Thursday, December 9, 2010

Interpretation of the Constitution: The New Way Forward

Here is an interesting observation by the Supreme Court in a recent case of CPIO, Supreme Court of India v. Subhash Chandra Agrawal dated 26.11.2010. The observation is of great significance in our times. Here are the relevant extracts from the judgement:

"13. The Constitution is fundamentally a public text--the monumental character of a Government and the people-- and Supreme Court is required to apply it to resolve public controversies. For, from our beginnings, a most important consequence of the constitutionally created separation of powers has been the Indian habit, extraordinary to other democracies, of casting social, economic, philosophical and political questions in the form of public law remedies, in an attempt to secure ultimate resolution by the Supreme Court. In this way, important aspects of the most fundamental issues confronting our democracy finally arrive in the Supreme Court for judicial determination. Not infrequently, these are the issues upon which contemporary society is most deeply divided. They arouse our deepest emotions. This is one such controversy. William J. Bennan, Jr. in one of his public discourse observed:
We current Justices read the Constitution in the only way that we can: as twentieth-century Americans. We look to the history of the time of framing and to the intervening history of interpretation. But the ultimate question must be, what do the words of the text mean in our time? For the genius of the Constitution rests not in any static meaning it might have had in a world that is dead and gone, but in the adaptability of its great principles to cope with current problems and current needs. What the constitutional fundamentals meant to the wisdom of other times cannot be the measure to the vision of our time. Similarly, what those fundamentals mean for us, our descendants will learn, cannot be the measure to the vision of their time. This realization is not, I assure you, a novel one of my own creation. Permit me to quote from one of the opinions of our Court, Weems v. United States 217 U.S. 349, written nearly a century ago:
Time works changes, brings into existence new conditions and purposes. Therefore, a principle to be vital must be capable of wider application than the mischief which gave it birth.
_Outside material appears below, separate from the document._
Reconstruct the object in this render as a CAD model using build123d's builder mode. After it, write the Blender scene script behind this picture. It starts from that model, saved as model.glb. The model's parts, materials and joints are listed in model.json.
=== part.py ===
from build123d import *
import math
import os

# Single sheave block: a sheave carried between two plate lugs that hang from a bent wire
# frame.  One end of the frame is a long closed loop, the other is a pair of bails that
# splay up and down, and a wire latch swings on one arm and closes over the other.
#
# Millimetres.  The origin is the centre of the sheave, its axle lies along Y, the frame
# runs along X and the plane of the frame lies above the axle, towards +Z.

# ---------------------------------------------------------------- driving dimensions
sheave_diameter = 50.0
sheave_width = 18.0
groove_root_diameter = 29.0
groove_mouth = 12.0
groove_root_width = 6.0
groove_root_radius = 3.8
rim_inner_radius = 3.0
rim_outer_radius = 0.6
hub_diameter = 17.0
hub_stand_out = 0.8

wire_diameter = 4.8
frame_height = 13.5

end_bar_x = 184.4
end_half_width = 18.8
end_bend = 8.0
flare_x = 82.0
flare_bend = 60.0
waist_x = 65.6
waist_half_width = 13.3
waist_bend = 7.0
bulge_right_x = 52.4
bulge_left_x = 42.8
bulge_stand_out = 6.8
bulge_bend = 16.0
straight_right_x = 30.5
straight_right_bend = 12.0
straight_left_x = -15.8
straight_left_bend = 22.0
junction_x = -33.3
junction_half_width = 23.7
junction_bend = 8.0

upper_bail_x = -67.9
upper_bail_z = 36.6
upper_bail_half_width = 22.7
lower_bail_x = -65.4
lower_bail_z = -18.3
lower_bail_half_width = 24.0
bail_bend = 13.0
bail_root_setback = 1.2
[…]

This is peculiarly true of constitutions. They are not ephemeral enactments, designed to meet passing occasions. They are, to use the words of Chief Justice John Marshall, "designed to approach immortality as nearly as human institutions can approach it." The future is their care and provision for events of good and bad tendencies of which no prophesy can be made. In the application of a constitution, therefore, our contemplation cannot be only of what has been, but of what may be.
14. The current debate is a sign of a healthy nation. This debate on the Constitution involves great and fundamental issues. Most of the times we reel under the pressure of precedents. We look to the history of the time of framing and to the intervening history of interpretation. But the ultimate question must be, what do the words of the text mean in our time?"